§ INSTRUCTIONS FOR THE TASK:
From the first line of the data below, copy each line up to the one containing "return self.between(from_middle, half, half", and include that line too.

§ INFORMATION SUPPLIED:
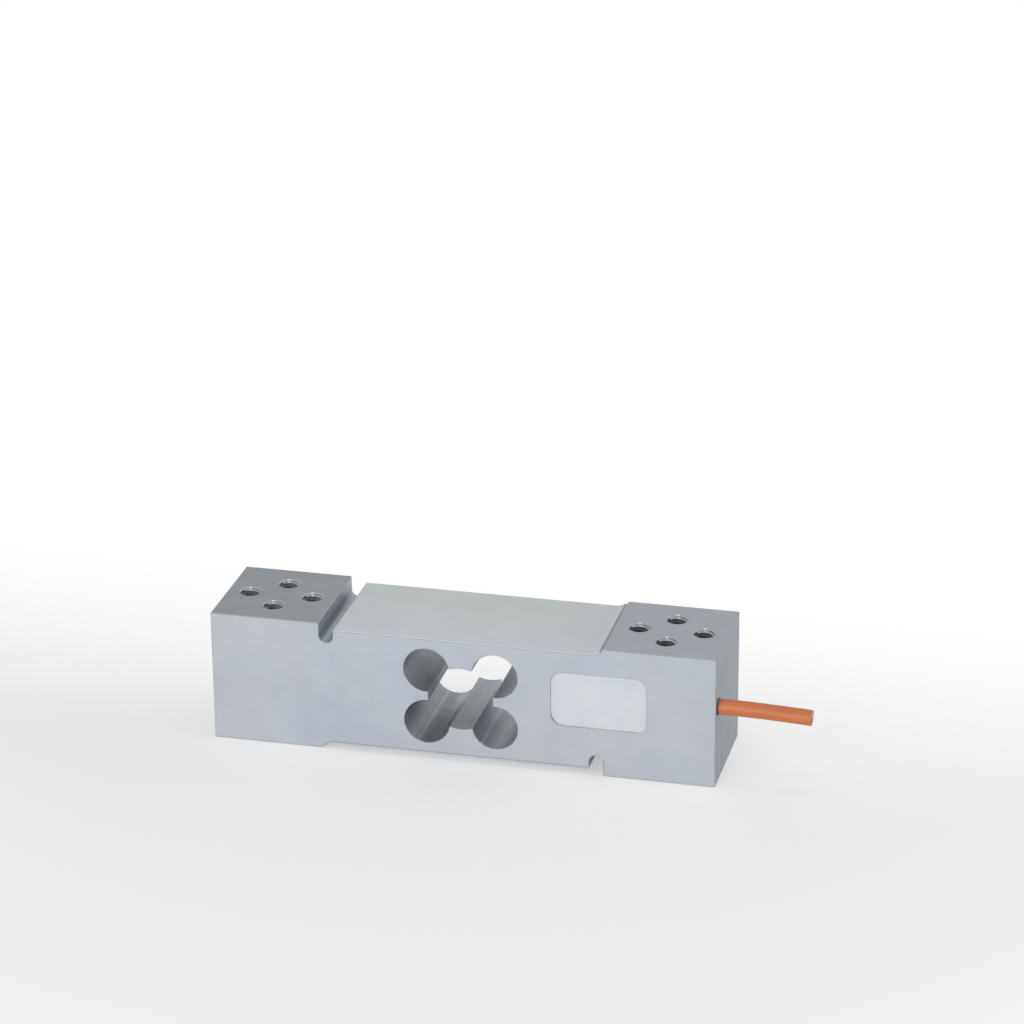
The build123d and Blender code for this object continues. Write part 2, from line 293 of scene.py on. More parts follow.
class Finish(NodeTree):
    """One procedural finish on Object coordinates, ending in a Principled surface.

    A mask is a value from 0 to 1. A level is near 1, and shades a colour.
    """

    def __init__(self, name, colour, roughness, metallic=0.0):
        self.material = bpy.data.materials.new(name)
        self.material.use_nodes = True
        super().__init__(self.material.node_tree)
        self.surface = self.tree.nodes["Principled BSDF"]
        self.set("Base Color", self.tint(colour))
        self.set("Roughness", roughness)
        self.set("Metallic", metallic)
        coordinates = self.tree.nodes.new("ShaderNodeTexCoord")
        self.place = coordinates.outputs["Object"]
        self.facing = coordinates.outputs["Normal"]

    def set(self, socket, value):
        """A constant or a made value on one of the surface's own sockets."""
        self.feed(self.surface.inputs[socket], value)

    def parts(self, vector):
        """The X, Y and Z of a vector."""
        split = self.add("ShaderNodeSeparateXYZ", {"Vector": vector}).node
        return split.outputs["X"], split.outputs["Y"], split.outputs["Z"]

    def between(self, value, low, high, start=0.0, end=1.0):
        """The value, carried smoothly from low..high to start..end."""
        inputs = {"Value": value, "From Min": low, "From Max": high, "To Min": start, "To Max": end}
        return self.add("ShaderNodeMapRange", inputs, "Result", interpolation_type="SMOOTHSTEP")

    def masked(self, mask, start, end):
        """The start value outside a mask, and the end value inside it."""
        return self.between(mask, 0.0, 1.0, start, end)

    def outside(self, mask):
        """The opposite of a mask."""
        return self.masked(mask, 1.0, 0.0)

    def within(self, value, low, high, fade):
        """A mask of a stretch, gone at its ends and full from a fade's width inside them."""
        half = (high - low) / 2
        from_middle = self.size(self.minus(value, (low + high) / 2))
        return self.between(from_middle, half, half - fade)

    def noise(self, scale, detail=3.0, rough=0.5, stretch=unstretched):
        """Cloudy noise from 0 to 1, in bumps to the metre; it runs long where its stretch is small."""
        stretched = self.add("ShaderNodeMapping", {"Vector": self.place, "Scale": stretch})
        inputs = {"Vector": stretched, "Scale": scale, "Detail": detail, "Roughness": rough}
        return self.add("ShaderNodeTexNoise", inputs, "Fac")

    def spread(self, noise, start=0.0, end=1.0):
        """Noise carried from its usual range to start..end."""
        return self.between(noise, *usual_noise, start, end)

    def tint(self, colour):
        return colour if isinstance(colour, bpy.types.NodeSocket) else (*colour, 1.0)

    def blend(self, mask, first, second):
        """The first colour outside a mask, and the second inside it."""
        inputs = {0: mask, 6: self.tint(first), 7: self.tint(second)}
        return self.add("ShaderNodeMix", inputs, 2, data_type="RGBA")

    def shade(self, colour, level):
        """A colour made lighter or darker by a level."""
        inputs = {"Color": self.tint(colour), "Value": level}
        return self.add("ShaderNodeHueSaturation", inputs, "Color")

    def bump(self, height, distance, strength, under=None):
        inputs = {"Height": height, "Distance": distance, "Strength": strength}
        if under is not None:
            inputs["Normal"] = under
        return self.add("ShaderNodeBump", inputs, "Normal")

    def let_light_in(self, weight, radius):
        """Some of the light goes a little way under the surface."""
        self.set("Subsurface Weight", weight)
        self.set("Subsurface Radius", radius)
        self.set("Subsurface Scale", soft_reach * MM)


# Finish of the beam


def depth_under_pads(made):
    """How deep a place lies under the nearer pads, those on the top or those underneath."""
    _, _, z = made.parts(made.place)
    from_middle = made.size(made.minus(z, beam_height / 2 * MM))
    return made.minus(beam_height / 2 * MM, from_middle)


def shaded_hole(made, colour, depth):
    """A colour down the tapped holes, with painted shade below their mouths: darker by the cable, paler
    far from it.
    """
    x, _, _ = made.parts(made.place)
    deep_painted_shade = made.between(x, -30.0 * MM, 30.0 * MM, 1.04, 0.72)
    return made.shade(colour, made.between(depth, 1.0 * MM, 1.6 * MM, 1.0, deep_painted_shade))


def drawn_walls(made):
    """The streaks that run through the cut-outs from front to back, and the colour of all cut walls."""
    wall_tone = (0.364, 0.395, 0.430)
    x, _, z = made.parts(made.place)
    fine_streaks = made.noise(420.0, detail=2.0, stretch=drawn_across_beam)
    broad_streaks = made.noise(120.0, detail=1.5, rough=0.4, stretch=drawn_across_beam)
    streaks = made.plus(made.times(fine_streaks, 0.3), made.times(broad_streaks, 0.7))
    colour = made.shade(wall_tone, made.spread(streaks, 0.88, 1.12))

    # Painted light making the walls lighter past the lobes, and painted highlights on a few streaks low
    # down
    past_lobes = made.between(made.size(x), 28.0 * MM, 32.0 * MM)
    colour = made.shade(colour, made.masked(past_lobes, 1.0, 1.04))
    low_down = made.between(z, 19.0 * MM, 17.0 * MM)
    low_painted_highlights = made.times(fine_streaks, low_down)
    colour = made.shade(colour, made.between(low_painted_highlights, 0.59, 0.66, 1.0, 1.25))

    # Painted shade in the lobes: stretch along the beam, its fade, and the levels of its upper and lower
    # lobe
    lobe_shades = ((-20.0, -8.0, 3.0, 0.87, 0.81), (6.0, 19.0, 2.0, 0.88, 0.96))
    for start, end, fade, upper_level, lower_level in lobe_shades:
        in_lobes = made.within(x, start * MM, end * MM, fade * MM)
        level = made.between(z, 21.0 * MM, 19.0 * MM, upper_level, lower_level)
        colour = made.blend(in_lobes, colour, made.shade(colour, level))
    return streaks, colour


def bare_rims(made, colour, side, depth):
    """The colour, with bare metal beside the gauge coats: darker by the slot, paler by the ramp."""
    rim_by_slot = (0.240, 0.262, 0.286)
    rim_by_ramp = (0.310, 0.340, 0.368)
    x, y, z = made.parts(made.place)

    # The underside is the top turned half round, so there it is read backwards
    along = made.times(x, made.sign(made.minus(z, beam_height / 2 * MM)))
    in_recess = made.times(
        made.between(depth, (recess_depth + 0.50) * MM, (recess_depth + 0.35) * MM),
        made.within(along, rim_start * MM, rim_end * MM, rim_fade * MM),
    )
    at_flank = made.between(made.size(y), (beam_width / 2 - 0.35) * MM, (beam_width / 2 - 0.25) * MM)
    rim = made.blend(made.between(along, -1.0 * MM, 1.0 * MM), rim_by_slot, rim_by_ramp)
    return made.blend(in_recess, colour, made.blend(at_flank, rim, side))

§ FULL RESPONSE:
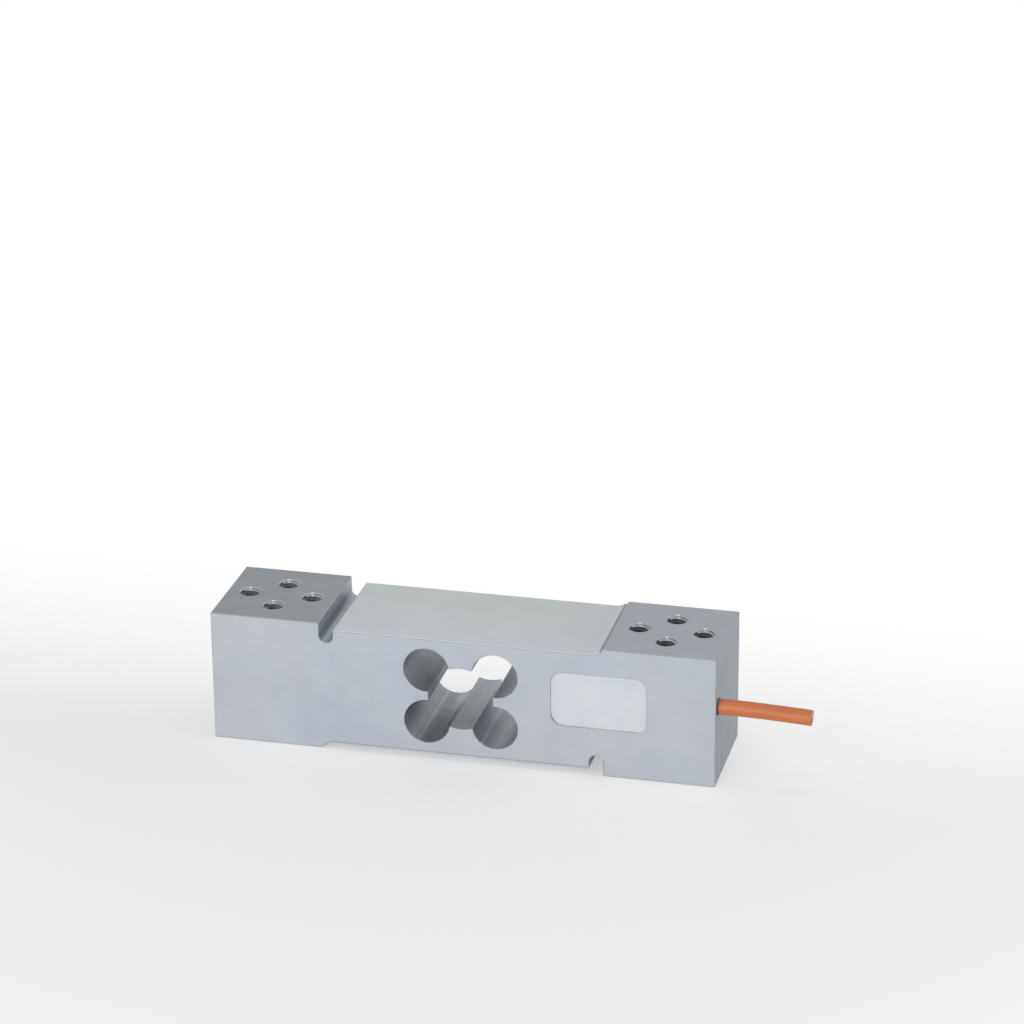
The build123d and Blender code for this object continues. Write part 2, from line 293 of scene.py on. More parts follow.
class Finish(NodeTree):
    """One procedural finish on Object coordinates, ending in a Principled surface.

    A mask is a value from 0 to 1. A level is near 1, and shades a colour.
    """

    def __init__(self, name, colour, roughness, metallic=0.0):
        self.material = bpy.data.materials.new(name)
        self.material.use_nodes = True
        super().__init__(self.material.node_tree)
        self.surface = self.tree.nodes["Principled BSDF"]
        self.set("Base Color", self.tint(colour))
        self.set("Roughness", roughness)
        self.set("Metallic", metallic)
        coordinates = self.tree.nodes.new("ShaderNodeTexCoord")
        self.place = coordinates.outputs["Object"]
        self.facing = coordinates.outputs["Normal"]

    def set(self, socket, value):
        """A constant or a made value on one of the surface's own sockets."""
        self.feed(self.surface.inputs[socket], value)

    def parts(self, vector):
        """The X, Y and Z of a vector."""
        split = self.add("ShaderNodeSeparateXYZ", {"Vector": vector}).node
        return split.outputs["X"], split.outputs["Y"], split.outputs["Z"]

    def between(self, value, low, high, start=0.0, end=1.0):
        """The value, carried smoothly from low..high to start..end."""
        inputs = {"Value": value, "From Min": low, "From Max": high, "To Min": start, "To Max": end}
        return self.add("ShaderNodeMapRange", inputs, "Result", interpolation_type="SMOOTHSTEP")

    def masked(self, mask, start, end):
        """The start value outside a mask, and the end value inside it."""
        return self.between(mask, 0.0, 1.0, start, end)

    def outside(self, mask):
        """The opposite of a mask."""
        return self.masked(mask, 1.0, 0.0)

    def within(self, value, low, high, fade):
        """A mask of a stretch, gone at its ends and full from a fade's width inside them."""
        half = (high - low) / 2
        from_middle = self.size(self.minus(value, (low + high) / 2))
        return self.between(from_middle, half, half - fade)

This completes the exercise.